Most toddlers are plump. However, a toddler who does not exercise, or who is lethargic and sits around a lot, may be putting on weight and creating health problems in the future. Consult your pediatrician for advice and healthy weight guidelines. If your toddler is thin, but you are slim too, there is probably little to worry about as long as he is eating a balanced diet. However, any sign of dramatic weight loss, or gain, or change in appetite should be investigated by your pediatrician. Important note: do not be tempted to put your toddler on a low-fat diet. He needs his full-fat foods for healthy bone growth and development.

Your toddler eats too slowly

There is no shortcut to overcoming this. All you can do is be patient and remember that it is better to eat slowly than too fast. Keep mealtimes fun. Don’t force him to eat more than he can manage. Remember that his stomach is very small. If he has stopped eating, take the rest away; it means he has had enough.

Your toddler won’t try new foods

Children need time to get used to new foods before tasting them. Encourage your toddler to help you to prepare ingredients; describe them and let him play with them. Don’t worry about mess as undue worry about being clean and tidy may inhibit him from trying certain textures, such as chunky or wet foods. Don’t be surprised if he licks unfamiliar foods and then puts them back on his plate. He is not being naughty; this is his way of experimenting with the flavor and texture. Be patient and he may well choose to take a bite next time.

Keep the focus on food and fun

If food looks fun a child will decide that it must taste good, too. Use your imagination when serving your toddler’s food.

Try the following:

Having meals in front of the TV may seem like a fun idea, but even if that is the choice you make for yourself, try to make your toddler’s mealtime a more interactive and personal experience.
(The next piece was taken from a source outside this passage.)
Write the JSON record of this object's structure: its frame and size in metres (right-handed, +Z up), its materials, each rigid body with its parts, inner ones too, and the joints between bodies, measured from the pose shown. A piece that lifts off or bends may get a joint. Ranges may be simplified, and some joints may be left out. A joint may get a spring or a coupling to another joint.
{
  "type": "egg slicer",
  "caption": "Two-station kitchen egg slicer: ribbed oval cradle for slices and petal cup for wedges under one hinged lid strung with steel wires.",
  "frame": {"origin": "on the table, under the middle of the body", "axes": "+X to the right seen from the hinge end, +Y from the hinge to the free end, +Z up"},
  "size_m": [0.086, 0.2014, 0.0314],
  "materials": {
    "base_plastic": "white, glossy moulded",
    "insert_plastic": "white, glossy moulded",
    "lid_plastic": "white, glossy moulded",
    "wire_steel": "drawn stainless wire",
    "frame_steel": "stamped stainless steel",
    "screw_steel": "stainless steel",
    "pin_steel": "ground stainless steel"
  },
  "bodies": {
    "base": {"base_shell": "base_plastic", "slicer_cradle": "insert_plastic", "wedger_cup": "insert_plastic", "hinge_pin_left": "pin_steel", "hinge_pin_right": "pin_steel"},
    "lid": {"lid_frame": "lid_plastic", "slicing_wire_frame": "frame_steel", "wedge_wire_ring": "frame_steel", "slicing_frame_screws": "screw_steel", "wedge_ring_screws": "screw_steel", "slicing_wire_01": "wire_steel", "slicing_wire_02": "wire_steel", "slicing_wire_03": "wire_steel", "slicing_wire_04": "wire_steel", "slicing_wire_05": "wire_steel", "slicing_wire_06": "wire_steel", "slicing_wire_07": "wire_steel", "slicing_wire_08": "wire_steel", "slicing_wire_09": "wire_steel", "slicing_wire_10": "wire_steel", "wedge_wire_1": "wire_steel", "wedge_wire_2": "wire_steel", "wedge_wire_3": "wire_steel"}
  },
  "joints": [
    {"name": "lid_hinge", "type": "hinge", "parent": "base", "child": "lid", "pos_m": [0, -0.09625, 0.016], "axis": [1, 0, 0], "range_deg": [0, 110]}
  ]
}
The idea is to get him used to self-feeding and consciously enjoying food, without distraction. His brain is not able to concentrate on more than one thing at a time , and so watching TV whilst eating is not a good idea for him at this age. He will take much longer to learn if there are nonfood-related events going on at the same time. Mealtime and playtime tend not to go together for the same reason. At this age, your toddler may need to be artfully distracted to encourage him to eat or to try new things , but toys at the table are not good practice since they will always be more tempting to your toddler than the meal on his plate, leaving you no more ahead.
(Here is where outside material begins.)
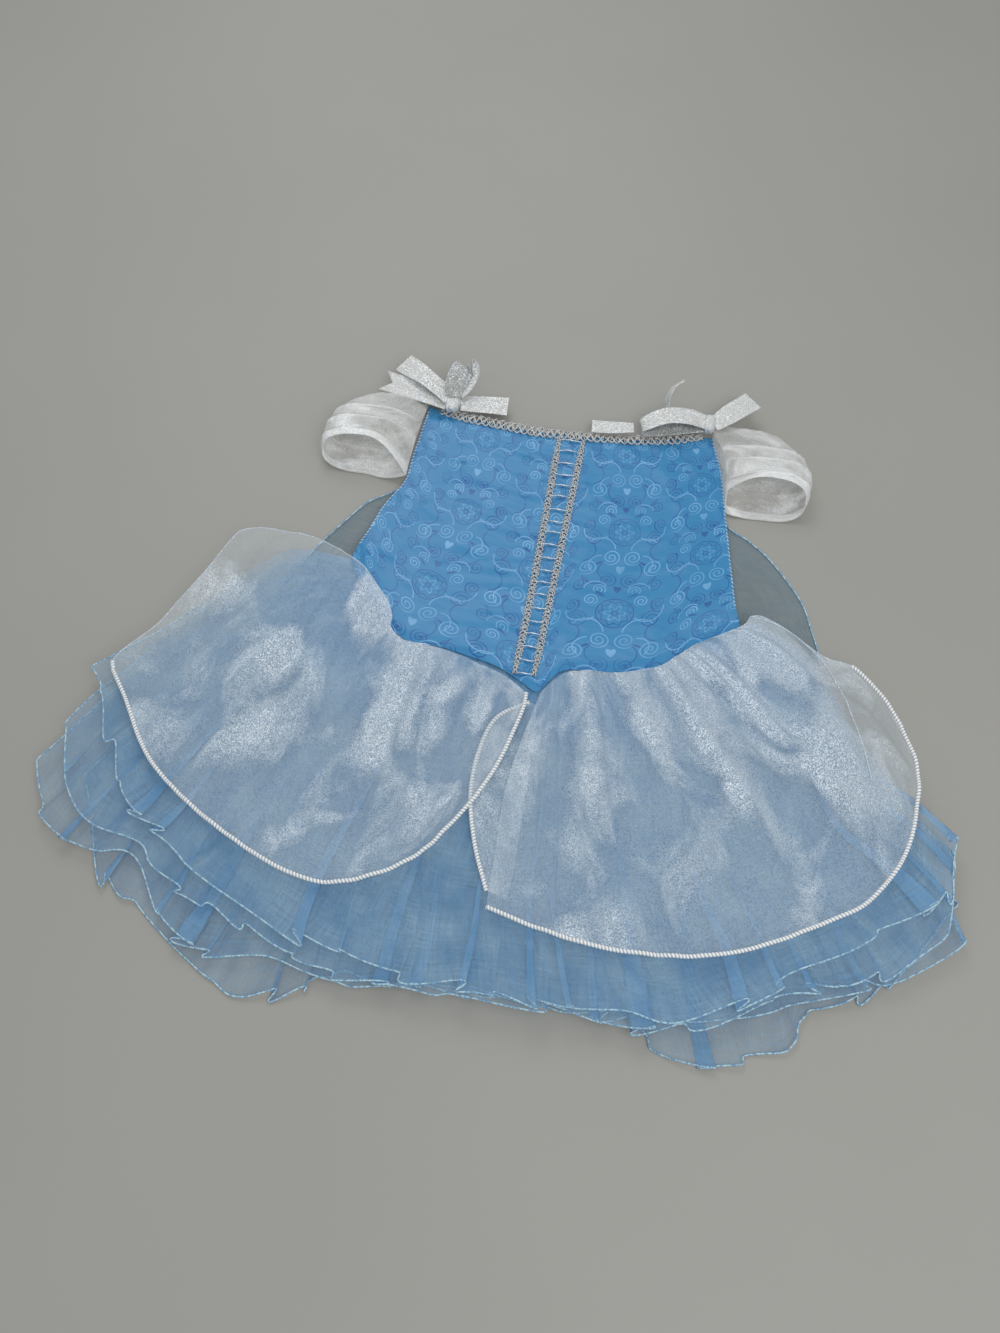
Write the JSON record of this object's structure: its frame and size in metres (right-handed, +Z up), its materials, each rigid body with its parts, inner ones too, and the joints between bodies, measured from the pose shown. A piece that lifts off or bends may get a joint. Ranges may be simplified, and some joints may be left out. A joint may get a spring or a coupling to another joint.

  • Cut sandwiches into interesting shapes.

  • Make a mashed potato face using other vegetables.

  • Use toddler-friendly dishes that reveal a character once the food is eaten.

  • Make a plate of sliced fruit or vegetables into a face or other picture.

Fun with food

Being creative with a new food, such as making it into an interesting shape, will get your child’s attention and increase the chances of her trying it.